Eglė Kontautaitė:It means the review of how transaction monitoring, especially transaction monitoring based on real-time transaction monitoring, should be working and how to implement now existing pressure for 10-second rules, which means you don't have an option to freeze the transaction in midway. You have, within the time frame of 10 seconds, to decide what to do next Accept, make funds available for the payer, pay or reject the transaction. So actually these are not the core technological channel, just that we are facing now in Lithuania or Baltics, but overall I think it's a challenge for the whole compliance teams across the EU. So I think we will see what results it will carry out. For now at least, amlaz is working very close with its clients to discuss how to approach those new regulations, how to create new alert resolution flow, how to approach the regulation that does not solve the US extratory application of the sanction regime by the US application of national sanction regimes, which probably will mean that you have to freeze certain transactions going beyond what SEPA instant regulation requires. So there are various challenges in Lithuania, market included.
Eve Whittaker:I think you drew a really interesting point there, which is this kind of conflict between customer experience and effective compliance. Right, which is like the whole point of Instant Payment, is customer experience, so they can transfer funds more quickly. It has big business benefits. They can engage in much more liquidity. They can pay people much more quickly and more seamlessly. That allows business operations to operate more fluidly. It's very convenient for individual consumers as well to be able to transfer funds, so it's very oriented around the customer experience.
Eve Whittaker:But exactly as you say that that 10 second window places huge pressure on a compliance team and they either need to decide to reject or send a payment within that window.
Eve Whittaker:There isn't time to review it and so there's no maybe anymore. It's a very black and white distinction and what that ultimately will probably mean is that the percentage of failed payments will increase, because it's not something you can take a risk on right if there's sanctioned activity. So if there is some exposure, the likely result is a failed payment, because the risk appetite for that has to be really low. And it's interesting I don't know how we don't yet understand what that means then for the customer experience, if that will ultimately undermine to an extent the purpose of the scheme in the first place by actually resulting in a much higher proportion of failed payments.
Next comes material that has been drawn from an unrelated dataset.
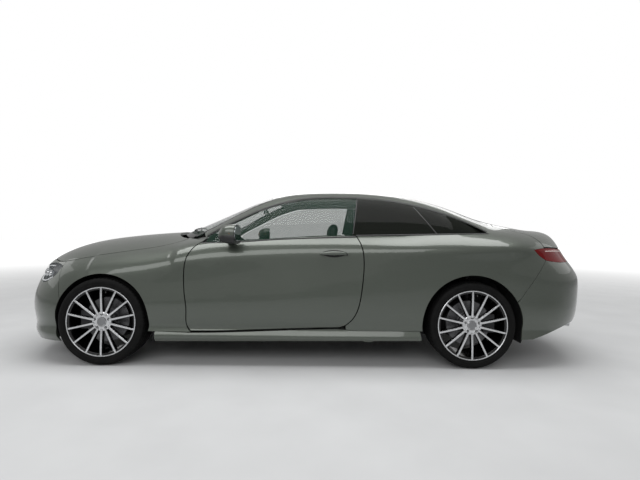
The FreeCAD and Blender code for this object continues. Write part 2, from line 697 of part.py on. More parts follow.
# Bumpers
NOSE_FAN = (-1550, 0, 450)
TAIL_FAN = (1700, 0, 700)
nose_rows = end_rays(lower_field, NOSE_FAN, spaced(-96, 96, 65), spaced(-26, 36, 26))
front_bumper = wall(lower_field, nose_rows, size("bumper_wall"))
nose_back = [(r - SEAM, z) for r, z in reversed(FENDER_FRONT)]
nose_side = [[(-2500, 152), (-1900, 175)], [(-1900, 175), (-1700, 176)], [(-1700, 176), (-1700, 500)],
             [(-1700, 500), nose_back[0]], nose_back, [nose_back[-1], (-1803, 1000)],
             [(-1803, 1000), (-2500, 1000)], [(-2500, 1000), (-2500, 152)]]
front_bumper = front_bumper.common(side_cutter(nose_side, -1300, 1300))
front_bumper = front_bumper.cut([front_arch, mirrored(front_arch), bonnet_opening, headlamp_opening,
                                 mirrored(headlamp_opening), front_cutter(FRONT_GRILLE, -2600, -1500),
                                 front_cutter(LOWER_INTAKE, -2600, -1500)])
front_bumper = largest(front_bumper)
keep("front_bumper", front_bumper)
tail_rows = end_rays(body_field, TAIL_FAN, spaced(84, 276, 65), spaced(-36, 26, 30))
rear_bumper = wall(body_field, tail_rows, size("bumper_wall"), 0.0, 1)
tail_side = polygon([(1700, 226), (1900, 232), (2250, 330), (2700, 350), (2700, 842), (2023, 842),
                     (1803, 545), (1700, 420)])
LID_FOOT = 790.0
LID_FOOT_HALF = 500.0
lid_notch = rbox(2000, 2700, -LID_FOOT_HALF - 4, LID_FOOT_HALF + 4, LID_FOOT - 4, 1200)
rear_bumper = rear_bumper.common(side_cutter(tail_side, -1300, 1300))
rear_bumper = rear_bumper.cut([rear_arch, mirrored(rear_arch), tail_lamp_opening, mirrored(tail_lamp_opening),
                               lid_notch])
rear_bumper = largest(rear_bumper)
keep("rear_bumper", rear_bumper)

# Boot lid
lid_rows = end_rays(body_field, TAIL_FAN, spaced(76, 284, 61), spaced(2, 80, 36))
lid = wall(body_field, lid_rows, size("lid_thickness"), 0.0, 1)
lid_shape = top_cutter(whole(LID), up(LID_FOOT), 1600, -GAP)
beside_foot = rbox(1900, 2700, -1100, -LID_FOOT_HALF + 4, 700, 876)
lid = lid.common(lid_shape).cut([corner_cutter(TAIL_LAMP, 135, 700, 2600, GAP),
                                 mirrored(corner_cutter(TAIL_LAMP, 135, 700, 2600, GAP)),
                                 beside_foot, mirrored(beside_foot)])
lid = largest(lid)
lid_arm = lifting_arm(LID_AXIS, -521 + PLAY, -479 - PLAY, 1900, 1052, 1098, lid)
lid = joined([lid, lid_arm, mirrored(lid_arm)])
keep("boot_lid", lid)

# Lamps
headlamp = largest(wall(lower_field, nose_rows, 60).common(corner_cutter(HEADLAMP, 45, 700, 2600, -2)))
pair("headlamps", headlamp)
tail_lamp = wall(body_field, tail_rows, 50, 0.0, 1).common(corner_cutter(TAIL_LAMP, 135, 700, 2600, -2))
pair("tail_lamps", largest(tail_lamp))

# Grille slats
mesh = wall(lower_field, nose_rows, 36, size("bumper_wall") + 0.3)
fields = []
for low, high in ((238, 386), (464, 652)):
    field_box = box(-2600, -1500, -560, 560, up(low), up(high))
    slats = [box(-2600, -1500, -560, 560, up(z) - 5, up(z) + 5) for z in range(low + 14, high, 28)]
    slats += [box(-2600, -1500, y - 5, y + 5, up(low), up(high)) for y in (-420, -240, -80, 80, 240, 420)]
    slats = mesh.common(slats[0].fuse(slats[1:])).common(field_box)
    fields.append(largest(slats.cut([headlamp, mirrored(headlamp)])))
keep("grille", Part.makeCompound(fields))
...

And we don't have real clarity yet on whether there's an acceptable maximum number of failed payments or percentage of failed payments that an institution can have before they're subject to further scrutiny. So that's an unknown at the moment, I would say, for a lot of institutions.
Eglė Kontautaitė:Very good, pilar. One more angle I want to touch 10 seconds rule. This will be a huge conundrum for compliance team how to mitigate the risks altogether being compliant within 10 seconds rule. Additional rule that is also a huge headache for the financial market participants. That is also a huge headache for the financial market participants, at least from what is happening in Lithuania, is transaction amount limits.
Eglė Kontautaitė:So previously, as I mentioned, the European Payment Council rulebook was treated more like a guidance and financial institutions what they did to mitigate the risks stemming from financial crime. They sometimes put certain limits for transactions, for instance transactions which were lower than previously set in European Payment Council rulebook, which meant they, on the one hand, mitigated financial crime risks, on the other hand, yet again, curiously, it did not mean that the SEPA penetration in Lithuania market was poor, having a possibility, even though the transaction values were a bit lower than it indicated in the rule book by the European Payment Council. But it worked. It worked and you have a win-win situation. You had risk mitigation altogether with fast payments, execution and 10-second rule did not mean breaching or not complying with the guidance of the previous guidance with the 10-second rule. It did not mean at all that the clients were unsatisfied with the execution of payment. In most cases it was applicable 10-second rule and if it was not 10 seconds it was 10 minutes.
Eglė Kontautaitė:10 minutes for compliance to take a decision what to do next. Is it risky enough to go to the fau to freeze transaction, not to execute, not to allow the pay depends a payer or payee to dispose the funds because it's an object of mlcft requirements, reporting to f, getting the feedback from FAU. So 10 minutes, 10 seconds slash 10 minutes, it's not something that the user, especially natural persons, not a legal person, natural person would experience as a huge downfall of experience how the payment flow is working. But at the same time it was good for compliance. So yet again, it's a challenge we have to adopt. It is as it is and now there are technological challenges to be solved.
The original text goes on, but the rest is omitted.